Now we will find the slopes
We know that
Slope, $m = \dfrac{{{y_2} - {y_1}}}{{{x_2} - {x_1}}}$
So, now the slope of $AB$ with the points $A\left( {3,1} \right),B\left( {4,5} \right)$ will be
${m_{AB}} = \dfrac{{5 - 1}}{{4 - 3}} = \dfrac{4}{1}$
Now as we can see, $CE$ is perpendicular to $AB$
And we know that
Slope of perpendicular line is $\dfrac{{ - 1}}{m}$
Therefore, slope of $CE$ is $\dfrac{{ - 1}}{{{m_{AB}}}}$
$\Rightarrow {m_{CE}} = \dfrac{{ - 1}}{4}$
Now we will find the slope of $BC$ with the points $B\left( {4,5} \right),C\left( {2,2} \right)$
So, the slope of $BC$ will be
${m_{BC}} = \dfrac{{2 - 4}}{{2 - 5}} = \dfrac{{ - 2}}{{ - 3}} = \dfrac{2}{3}$
Now as we can see, $AD$ is perpendicular to $BC$
Therefore, slope of $AD$ is $\dfrac{{ - 1}}{{{m_{BC}}}}$
$\Rightarrow {m_{AD}} = \dfrac{{ - 1}}{{\dfrac{2}{3}}} = \dfrac{{ - 3}}{2}$
Now we will find the equation of the perpendicular lines
According to the slope point form,
$\left( {y - {y_1}} \right) = m\left( {x - {x_1}} \right)$
Therefore, the equation of $CE$ whose point is $\left( {2,2} \right)$ and slope is $\dfrac{{ - 1}}{4}$ will be
$\Rightarrow y - 2 = \dfrac{{ - 1}}{4}\left( {x - 2} \right)$
On solving, we get
$\Rightarrow 4y - 8 = - x + 2$
$\Rightarrow x + 4y = 10{\text{ }} - - - \left( i \right)$
And the equation of $AD$ whose point is $\left( {3,1} \right)$ and slope is $\dfrac{{ - 3}}{2}$ will be
$\Rightarrow y - 1 = \dfrac{{ - 3}}{2}\left( {x - 3} \right)$
On solving, we get
$\Rightarrow 2y - 2 = - 3x + 9$
$\Rightarrow 3x + 2y = 11{\text{ }} - - - \left( {ii} \right)$
Now we will solve equation $\left( i \right)$ and $\left( {ii} \right)$
Multiply equation $\left( i \right)$ by $3$ and subtract both the equations,
$\Rightarrow 3x + 12y - 3x - 2y = 30 - 11$
$\Rightarrow 10y = 19$
$\Rightarrow y = \dfrac{{19}}{{10}}$
Now on substituting the value of $y$ in equation $\left( i \right)$ we get
$x + 4\left( {\dfrac{{19}}{{10}}} \right) = 10$
$\Rightarrow x = 10 - \dfrac{{76}}{{10}}$
$\Rightarrow x = \dfrac{{24}}{{10}}$
Hence, the coordinates of orthocentre $O\left( {x,y} \right)$ is $\left( {\dfrac{{24}}{{10}},\dfrac{{19}}{{10}}} \right)$

Note: While solving these types of problems, we should always remember that we can find the slopes if we have two coordinates.

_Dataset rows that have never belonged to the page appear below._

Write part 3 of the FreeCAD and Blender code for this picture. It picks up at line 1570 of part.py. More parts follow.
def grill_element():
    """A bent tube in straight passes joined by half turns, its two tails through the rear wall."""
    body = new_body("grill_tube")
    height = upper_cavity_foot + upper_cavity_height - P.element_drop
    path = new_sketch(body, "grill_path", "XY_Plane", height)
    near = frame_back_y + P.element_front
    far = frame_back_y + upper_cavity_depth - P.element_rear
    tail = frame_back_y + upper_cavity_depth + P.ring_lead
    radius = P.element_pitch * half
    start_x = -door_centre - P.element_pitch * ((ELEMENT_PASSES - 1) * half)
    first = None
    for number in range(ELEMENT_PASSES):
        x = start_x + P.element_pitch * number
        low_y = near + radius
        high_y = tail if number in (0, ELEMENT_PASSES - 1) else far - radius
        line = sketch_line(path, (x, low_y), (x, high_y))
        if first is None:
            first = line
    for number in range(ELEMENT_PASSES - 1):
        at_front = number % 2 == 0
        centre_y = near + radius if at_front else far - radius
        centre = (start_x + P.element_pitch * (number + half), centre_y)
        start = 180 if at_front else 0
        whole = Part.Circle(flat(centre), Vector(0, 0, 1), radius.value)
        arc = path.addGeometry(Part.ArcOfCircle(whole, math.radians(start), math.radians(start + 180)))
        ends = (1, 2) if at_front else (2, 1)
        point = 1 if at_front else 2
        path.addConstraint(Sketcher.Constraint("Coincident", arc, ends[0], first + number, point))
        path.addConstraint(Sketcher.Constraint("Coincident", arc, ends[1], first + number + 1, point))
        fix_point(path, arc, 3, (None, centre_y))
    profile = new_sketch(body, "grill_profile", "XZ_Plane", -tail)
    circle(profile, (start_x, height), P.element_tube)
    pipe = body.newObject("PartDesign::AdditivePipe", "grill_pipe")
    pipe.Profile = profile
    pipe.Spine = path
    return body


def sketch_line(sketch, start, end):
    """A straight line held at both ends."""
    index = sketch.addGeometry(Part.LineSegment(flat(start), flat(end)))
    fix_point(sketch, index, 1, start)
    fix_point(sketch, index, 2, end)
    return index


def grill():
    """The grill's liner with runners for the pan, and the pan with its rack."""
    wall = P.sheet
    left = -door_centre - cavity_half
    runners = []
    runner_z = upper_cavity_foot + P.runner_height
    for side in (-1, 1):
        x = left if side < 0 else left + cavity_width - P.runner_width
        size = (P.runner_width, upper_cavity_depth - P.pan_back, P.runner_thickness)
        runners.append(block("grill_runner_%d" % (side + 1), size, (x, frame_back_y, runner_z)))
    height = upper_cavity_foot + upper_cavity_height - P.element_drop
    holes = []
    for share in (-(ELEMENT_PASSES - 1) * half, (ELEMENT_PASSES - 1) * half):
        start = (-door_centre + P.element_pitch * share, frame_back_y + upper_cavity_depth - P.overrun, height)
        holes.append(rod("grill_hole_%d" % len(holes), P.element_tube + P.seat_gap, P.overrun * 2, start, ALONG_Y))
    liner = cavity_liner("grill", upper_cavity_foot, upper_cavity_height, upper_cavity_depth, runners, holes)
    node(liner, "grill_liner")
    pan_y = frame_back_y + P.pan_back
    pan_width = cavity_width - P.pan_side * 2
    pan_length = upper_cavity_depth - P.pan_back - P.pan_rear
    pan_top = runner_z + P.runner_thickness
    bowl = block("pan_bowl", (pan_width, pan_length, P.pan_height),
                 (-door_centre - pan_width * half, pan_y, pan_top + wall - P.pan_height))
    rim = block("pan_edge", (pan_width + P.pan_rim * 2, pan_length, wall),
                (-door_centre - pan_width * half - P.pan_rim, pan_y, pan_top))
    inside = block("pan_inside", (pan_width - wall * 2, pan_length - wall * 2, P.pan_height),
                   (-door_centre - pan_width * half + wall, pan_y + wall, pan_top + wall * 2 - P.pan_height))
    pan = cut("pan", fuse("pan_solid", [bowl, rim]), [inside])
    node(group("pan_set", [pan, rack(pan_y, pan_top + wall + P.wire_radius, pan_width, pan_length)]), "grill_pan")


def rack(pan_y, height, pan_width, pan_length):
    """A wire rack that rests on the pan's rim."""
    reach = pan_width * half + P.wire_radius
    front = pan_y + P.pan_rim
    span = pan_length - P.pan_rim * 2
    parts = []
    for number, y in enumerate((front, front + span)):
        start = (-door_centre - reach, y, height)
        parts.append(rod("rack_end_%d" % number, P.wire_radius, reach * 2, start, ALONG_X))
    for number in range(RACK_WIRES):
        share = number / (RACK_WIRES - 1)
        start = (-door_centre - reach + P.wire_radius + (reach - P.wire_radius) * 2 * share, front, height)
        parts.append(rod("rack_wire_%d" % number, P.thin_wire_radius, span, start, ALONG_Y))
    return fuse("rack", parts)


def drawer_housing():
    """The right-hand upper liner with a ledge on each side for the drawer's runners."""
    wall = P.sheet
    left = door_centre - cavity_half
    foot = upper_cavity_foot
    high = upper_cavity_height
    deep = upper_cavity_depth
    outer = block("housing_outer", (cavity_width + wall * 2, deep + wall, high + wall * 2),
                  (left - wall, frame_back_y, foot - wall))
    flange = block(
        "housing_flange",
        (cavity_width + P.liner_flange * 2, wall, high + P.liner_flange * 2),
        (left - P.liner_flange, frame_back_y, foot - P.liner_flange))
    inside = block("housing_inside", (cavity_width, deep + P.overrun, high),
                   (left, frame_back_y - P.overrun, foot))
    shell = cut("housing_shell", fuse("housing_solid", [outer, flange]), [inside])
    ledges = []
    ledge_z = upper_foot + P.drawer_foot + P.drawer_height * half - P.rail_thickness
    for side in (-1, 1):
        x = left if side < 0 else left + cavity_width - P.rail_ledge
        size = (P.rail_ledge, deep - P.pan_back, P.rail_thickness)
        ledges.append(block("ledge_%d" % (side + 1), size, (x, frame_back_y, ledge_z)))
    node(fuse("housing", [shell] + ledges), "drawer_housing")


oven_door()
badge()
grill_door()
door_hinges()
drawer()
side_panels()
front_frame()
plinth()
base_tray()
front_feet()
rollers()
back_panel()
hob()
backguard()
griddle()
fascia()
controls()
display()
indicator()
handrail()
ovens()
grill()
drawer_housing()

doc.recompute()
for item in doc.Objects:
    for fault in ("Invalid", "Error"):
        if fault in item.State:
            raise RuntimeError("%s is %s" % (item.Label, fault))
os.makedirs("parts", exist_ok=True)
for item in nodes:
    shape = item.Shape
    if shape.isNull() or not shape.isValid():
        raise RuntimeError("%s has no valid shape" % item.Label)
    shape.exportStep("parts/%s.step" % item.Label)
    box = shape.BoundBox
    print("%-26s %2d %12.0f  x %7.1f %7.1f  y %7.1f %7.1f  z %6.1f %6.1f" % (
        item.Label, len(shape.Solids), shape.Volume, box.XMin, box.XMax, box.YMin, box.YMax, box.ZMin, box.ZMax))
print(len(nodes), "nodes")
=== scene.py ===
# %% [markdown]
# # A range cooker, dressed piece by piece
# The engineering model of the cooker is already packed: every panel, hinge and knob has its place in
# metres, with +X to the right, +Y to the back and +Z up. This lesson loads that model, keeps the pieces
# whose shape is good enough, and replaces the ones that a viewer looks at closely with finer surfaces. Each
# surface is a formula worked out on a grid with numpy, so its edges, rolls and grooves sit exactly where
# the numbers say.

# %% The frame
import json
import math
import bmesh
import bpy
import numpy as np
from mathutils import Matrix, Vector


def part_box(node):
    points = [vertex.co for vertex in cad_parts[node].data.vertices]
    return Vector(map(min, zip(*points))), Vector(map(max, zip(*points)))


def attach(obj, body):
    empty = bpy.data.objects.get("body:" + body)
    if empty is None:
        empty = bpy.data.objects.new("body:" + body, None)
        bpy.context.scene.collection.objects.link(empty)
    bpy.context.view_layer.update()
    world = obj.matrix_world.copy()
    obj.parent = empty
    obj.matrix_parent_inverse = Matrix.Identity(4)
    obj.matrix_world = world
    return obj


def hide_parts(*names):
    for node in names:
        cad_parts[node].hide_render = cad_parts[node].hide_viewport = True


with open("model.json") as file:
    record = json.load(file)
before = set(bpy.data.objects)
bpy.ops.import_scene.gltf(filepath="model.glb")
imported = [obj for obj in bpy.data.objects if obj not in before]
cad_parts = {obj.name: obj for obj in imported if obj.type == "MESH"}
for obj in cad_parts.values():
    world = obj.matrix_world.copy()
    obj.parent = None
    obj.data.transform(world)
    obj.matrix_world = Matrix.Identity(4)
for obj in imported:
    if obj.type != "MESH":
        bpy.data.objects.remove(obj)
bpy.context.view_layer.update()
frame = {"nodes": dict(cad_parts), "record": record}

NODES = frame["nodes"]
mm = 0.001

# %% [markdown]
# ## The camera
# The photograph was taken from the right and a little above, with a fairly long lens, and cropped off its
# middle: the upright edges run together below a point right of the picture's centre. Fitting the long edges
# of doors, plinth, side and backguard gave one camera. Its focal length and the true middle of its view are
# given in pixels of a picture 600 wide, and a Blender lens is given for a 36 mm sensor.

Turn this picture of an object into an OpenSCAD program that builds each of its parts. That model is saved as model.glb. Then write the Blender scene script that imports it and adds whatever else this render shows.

We can find an equation, if we have a slope and a point using the slope point form. And also, we should know that the slope of the perpendicular line is negative or reciprocal of the slope of the given line. Also, while finding slope of the perpendicular line, always consider the corresponding slope and a point. As another point or slope can cause errors for the further calculations. So, be careful while solving the problem.